Quoted:
Forget the Winchester, the new ones are very expensive and are all lawyered up with safeties and a rebounding hammer.
Compare the Rossi '92 and the Marlin '94 side by side. Some think the Marlins are heavy and clunky by comparison.
The Rossi's are a bigger pain in the ass to disassemble and reassemble, but you shouldn't have to do that. The Marlins are much easier.
You are just going to have to handle them and decide what you like. We can't do that for you.
I agree with everything except the comment in red.
If you know what you are doing, it's not hard to field strip a Rossi and put it back together. A paperclip, a dummy cartridge, a screw driver and a drift punch are all you need.

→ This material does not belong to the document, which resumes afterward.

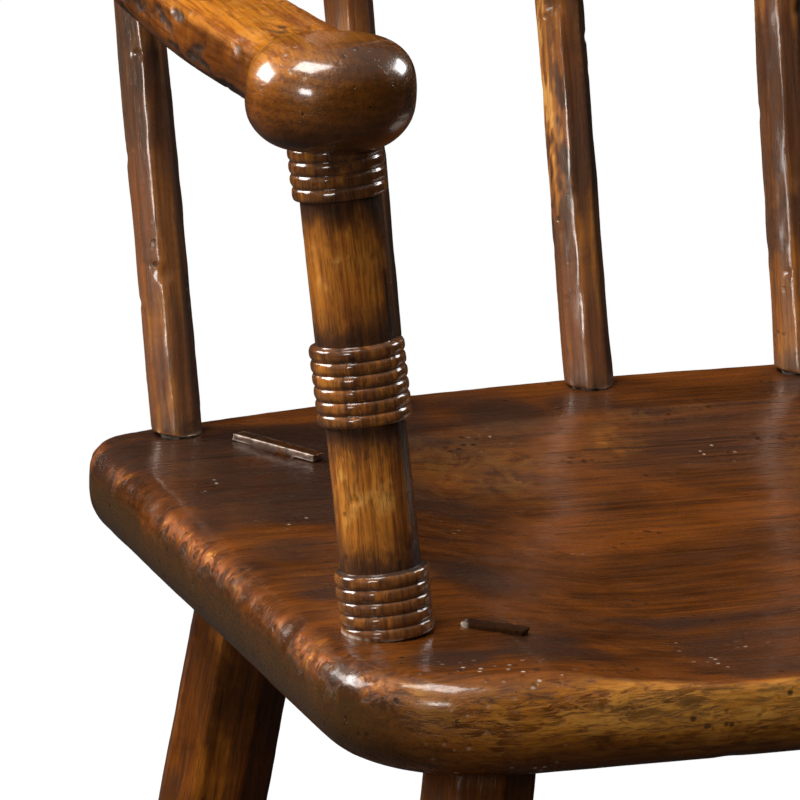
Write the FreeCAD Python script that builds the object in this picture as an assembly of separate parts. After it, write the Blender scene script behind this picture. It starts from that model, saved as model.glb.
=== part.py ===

I suspect many Rossi shooters are generally clueless as to:
1) how to keep the hammer out of the way when pulling or re-inserting the lower tang,
2) don't understand the use of the dummy round to insert the bolt and lever, nor
3) do they realize you can insert the lugs and lever as one unit with no need to remove the pin between the lugs.
When you know what you're doing, it's a quick and easy process.
I definitely agree with the handling comments. The 1892 Winchester design, by WInchester or Rossi, feels superb in the hand and is wonderfully balanced (with my preference being a 20" barrel rather than a 16" barrel, especially in a .45 Colt).